## EXERCISE BRIEF
Reproduce only the lines from the one containing "cord_end();" through the one containing "obj.parent = empty", exactly as written and with both ends included.

=-=-=

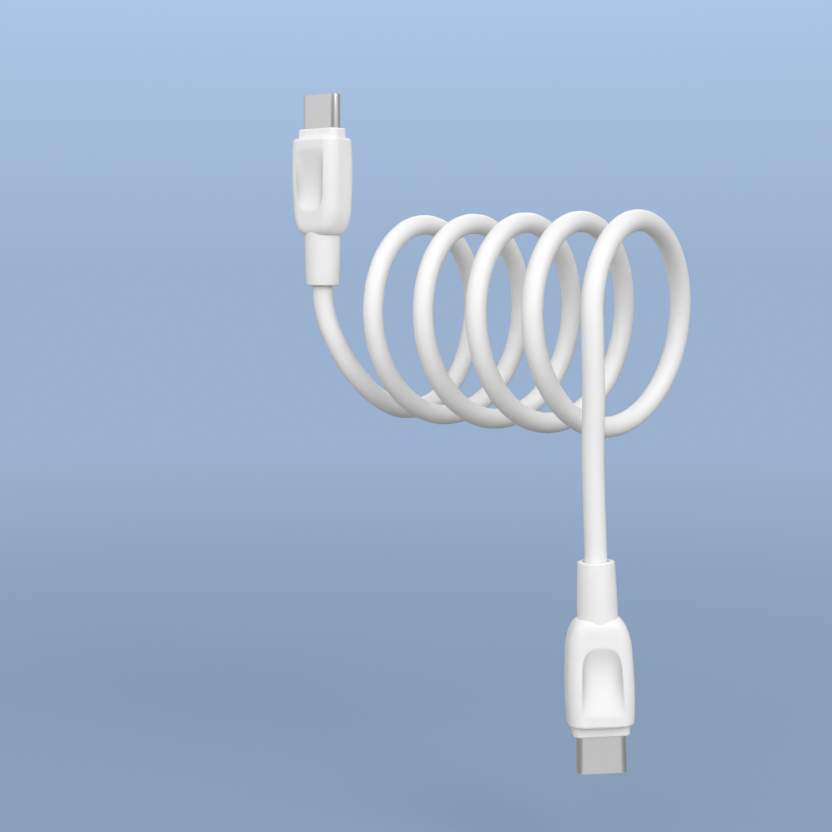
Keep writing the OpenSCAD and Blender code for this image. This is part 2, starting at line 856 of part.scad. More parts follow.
module card_parts() {
    color("dimgray") {
        card_part([0, 0], [chip_side, chip_side, chip_h]);
        for (middle = upper_small_parts)
            card_part(middle, [small_part_w, small_part_len, small_part_h]);
        mirror([0, 1, 0])
            for (middle = lower_small_parts)
                card_part(middle, [small_part_len, small_part_w, small_part_h]);
    }
}

// ---- Shield can ----

// The half above the mid plane: a channel that steps down where it grips the plug shell.
module can_half() {
    neck_z = shell_rear_z + (can_front_z - shell_rear_z) * can_neck_share;
    neck_out_t = can_neck_t + 2 * can_wall;
    intersection() {
        difference() {
            union() {
                rounded_bar(can_w, can_t, can_corner_r, can_rear_z, neck_z);
                rounded_bar(can_w, neck_out_t, can_corner_r, neck_z - eps, can_front_z);
            }
            rounded_bar(
                can_in_w, can_in_t, can_corner_r - can_wall / 2,
                can_rear_z - 1, neck_z - can_wall
            );
            oval_bar(can_in_w, can_neck_t, can_rear_z, can_front_z + 1);
        }
        block([-can_w, can_seam / 2, can_rear_z - 1], [can_w, can_w, can_front_z + 1]);
    }
}

module shield_can_top() {
    color("lightgray")
        can_half();
}

module shield_can_bottom() {
    color("lightgray")
        mirror([0, 1, 0])
            can_half();
}

// ---- Cord end, braid, crimp sleeve and wires ----

module cord_end() {
    color("white")
        cylinder(d = cord_d, h = jacket_end_z);
}

module shield_braid() {
    color("darkgray")
        translate([0, 0, jacket_end_z])
            cylinder(d = braid_d, h = braid_len);
}

module crimp_sleeve() {
    inset = braid_len * crimp_inset_share;
    color("peru")
        translate([0, 0, jacket_end_z + inset])
            difference() {
                cylinder(d = braid_d + 2 * push_gap + 2 * crimp_wall, h = braid_len - 2 * inset);
                translate([0, 0, -1])
                    cylinder(d = braid_d + 2 * push_gap, h = braid_len + 2);
            }
}

// One wire: straight out of the braid, across, and straight up to the card.
module wire(start, end, d) {
    a = [start[0], start[1], braid_end_z];
    b = a + [0, 0, wire_lead];
    e = [end[0], end[1], wire_end_z];
    c = e - [0, 0, wire_lead];
    up = [0, 0, 1];
    across = unit(c - b);
    skin([
        tube_ring(a, up, wire_sides, d),
        tube_ring(b, unit(up + across), wire_sides, d),
        tube_ring(c, unit(up + across), wire_sides, d),
        tube_ring(e, up, wire_sides, d)
    ]);
}

module power_wire() {
    color("red")
        wire(power_start, power_end, power_wire_d);
}

module ground_wire() {
    color("black")
        wire(ground_start, ground_end, power_wire_d);
}

module config_wire() {
    color("royalblue")
        wire(config_start, config_end, signal_wire_d);
}

module data_plus_wire() {
    color("green")
        wire(data_plus_start, data_plus_end, signal_wire_d);
}

module data_minus_wire() {
    color("ivory")
        wire(data_minus_start, data_minus_end, signal_wire_d);
}

module wire_tips() {
    color("orange")
        for (p = wire_ends)
            translate([p[0], p[1], wire_end_z])
                cylinder(d = wire_tip_d, h = wire_tip_len);
}

// ---- Cord ----

// Point and way of the loops after a number of steps.
function loop_angle(step) = loop_start_angle + 360 * step / loop_steps;
function loop_point(step) =
    let (a = loop_angle(step))
    [loop_start_x + loop_pitch * step / loop_steps, -loop_r * sin(a), loop_r * cos(a)];
function loop_way(step) =
    let (
        a = loop_angle(step),
        around = 2 * PI * loop_r
    )
    unit([loop_pitch, -around * cos(a), -around * sin(a)]);

// Ways along a route: given at both ends, and between its neighbours elsewhere.
function route_way(route, i, first, last) =
    i == 0 ? first :
    i == len(route) - 1 ? last :
    unit(route[i + 1] - route[i - 1]);

loop_first = loop_point(0) - loop_way(0) * cord_d;
loop_last = loop_point(ring_total) + loop_way(ring_total) * cord_d;

module cord_run(route, first, last) {
    color("white")
        skin([
            for (i = [0:len(route) - 1])
            tube_ring(route[i], route_way(route, i, first, last), run_sides, cord_d)
        ]);
}

module cord_upper_run() {
    cord_run(concat([upper_exit], upper_route, [loop_first]), upper_exit_way, loop_way(0));
}

module cord_lower_run() {
    cord_run(
        concat([loop_last], lower_route, [lower_exit]), loop_way(ring_total), lower_exit_way
    );
}

module cord_coil() {
    color("white")
        skin(concat(
            [tube_ring(loop_first, loop_way(0), loop_sides, cord_d)],
            [for (i = [0:ring_total]) tube_ring(loop_point(i), loop_way(i), loop_sides, cord_d)],
            [tube_ring(loop_last, loop_way(ring_total), loop_sides, cord_d)]
        ));
}

// Least gap between two loops, over all pairs of points at least half a loop apart.
loop_gap = min([
    for (i = [0:ring_total])
    for (j = [i + loop_steps / 2:ring_total])
    norm(loop_point(i) - loop_point(j))
]) - cord_d;
echo(str("Least gap between the loops: ", loop_gap, " mm"));

// ---- Places ----

module at_end(end) {
    if (end == "upper")
        translate(upper_exit)
            rotate([0, 0, upper_plug_turn])
                children();
    else
        translate(lower_exit)
            rotate([0, 180 - lower_plug_lean, 0])
                rotate([0, 0, lower_plug_turn])
                    children();
}

for (end = ENDS)
    at_end(end) {
        cover();
        strain_relief();
        inner_mould();
        plug_shell();
        contact_housing();
        contacts();
        latch_plate();
        ground_springs();
        paddle_card();
        card_parts();
        shield_can_top();
        shield_can_bottom();
        crimp_sleeve();
        shield_braid();
        cord_end();
        power_wire();
        ground_wire();
        config_wire();
        data_plus_wire();
        data_minus_wire();
        wire_tips();
    }
cord_upper_run();
cord_coil();
cord_lower_run();
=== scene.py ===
import json
import math

import bpy
from mathutils import Matrix, Vector


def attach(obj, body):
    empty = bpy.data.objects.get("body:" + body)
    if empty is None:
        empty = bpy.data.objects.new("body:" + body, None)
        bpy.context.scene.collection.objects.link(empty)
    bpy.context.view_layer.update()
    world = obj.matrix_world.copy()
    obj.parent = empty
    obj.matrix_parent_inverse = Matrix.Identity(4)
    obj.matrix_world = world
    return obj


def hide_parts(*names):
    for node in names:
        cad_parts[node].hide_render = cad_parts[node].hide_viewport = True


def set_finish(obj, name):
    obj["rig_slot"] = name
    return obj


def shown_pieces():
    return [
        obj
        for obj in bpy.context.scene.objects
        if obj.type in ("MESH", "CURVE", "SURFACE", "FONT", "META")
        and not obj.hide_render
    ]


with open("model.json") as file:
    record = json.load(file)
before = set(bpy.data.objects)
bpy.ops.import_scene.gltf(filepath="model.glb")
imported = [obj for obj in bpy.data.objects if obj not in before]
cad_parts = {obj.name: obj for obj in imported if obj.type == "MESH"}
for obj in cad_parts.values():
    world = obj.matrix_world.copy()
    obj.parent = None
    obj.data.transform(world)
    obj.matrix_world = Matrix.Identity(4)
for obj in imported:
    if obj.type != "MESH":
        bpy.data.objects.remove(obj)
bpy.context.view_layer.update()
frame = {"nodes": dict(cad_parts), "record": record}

# A charging cable with the same flat plug on both ends, wound in open loops.
# Metres in the row's frame: the rod's axis is X, Z is up, both plugs lie on the -Y side.
# Plugs are modelled in millimetres along their own Z axis, from the sleeve's end to the tip,
# and are scaled to metres as they are put in their places.

MM = 0.001

# ---- Camera ----

CAMERA_PLACE = (0.17739, -0.22877, 0.01036)
CAMERA_AZIMUTH = 41.294
CAMERA_DOWN = 5.462
CAMERA_LENS = 68.417

camera_data = bpy.data.cameras.new("camera")
camera_data.lens = CAMERA_LENS
camera_data.sensor_width = 36
camera_data.clip_start = 0.01
camera_data.clip_end = 20
camera = bpy.data.objects.new("camera", camera_data)
camera.location = CAMERA_PLACE
camera.rotation_euler = (
    math.radians(90 - CAMERA_DOWN), 0, math.radians(CAMERA_AZIMUTH)
)
bpy.context.scene.collection.objects.link(camera)
bpy.context.scene.camera = camera

# ---- Cord ----

CORD_D = 3.7
LOOP_R = 17.9
LOOP_PITCH = 12.05
LOOP_STEPS = 24
LOOP_TURNS = 4.5
LOOP_START_ANGLE = -90
LOOP_START_X = -LOOP_PITCH * 4 / 2
UPPER_EXIT = Vector((-30.75, -18.1, 6.5))
LOWER_EXIT = Vector((31.3, -17.9, -37.8))
UPPER_ROUTE = [
    (-30.6, -17.9, 2.4),
    (-28.2, -16.8, -4.7),
    (-25.8, -13.6, -10.9),
    (-24.6, -7.5, -15.6),
    (-24.5, -0.6, -17.3),
    (-24.6, 7.0, -16.1),
    (-24.6, 13.7, -11.5),
]
LOWER_ROUTE = [
    (30.5, -17.9, -11.5),
    (30.45, -17.9, -19.5),
    (30.75, -17.9, -27.5),
    (31.1, -17.9, -34.0),
]


def loop_point(step):
    """A point on the loops: the angle is 0 at the top, 90 at the front and 270 at the back."""
    angle = math.radians(LOOP_START_ANGLE + 360 * step / LOOP_STEPS)
    return Vector((
        LOOP_START_X + LOOP_PITCH * step / LOOP_STEPS,
        -LOOP_R * math.sin(angle),
        LOOP_R * math.cos(angle),
    ))


def cord_points():
    """The cord's whole route, from the upper plug round the loops to the lower plug."""
    last = round(LOOP_TURNS * LOOP_STEPS)
    loops = [loop_point(step) for step in range(last + 1)]
    upper = [UPPER_EXIT] + [Vector(p) for p in UPPER_ROUTE]
    lower = [Vector(p) for p in LOWER_ROUTE] + [LOWER_EXIT]
    return upper + loops + lower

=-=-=

## RESPONSE TO THIS EXERCISE
        cord_end();
        power_wire();
        ground_wire();
        config_wire();
        data_plus_wire();
        data_minus_wire();
        wire_tips();
    }
cord_upper_run();
cord_coil();
cord_lower_run();
=== scene.py ===
import json
import math

import bpy
from mathutils import Matrix, Vector


def attach(obj, body):
    empty = bpy.data.objects.get("body:" + body)
    if empty is None:
        empty = bpy.data.objects.new("body:" + body, None)
        bpy.context.scene.collection.objects.link(empty)
    bpy.context.view_layer.update()
    world = obj.matrix_world.copy()
    obj.parent = empty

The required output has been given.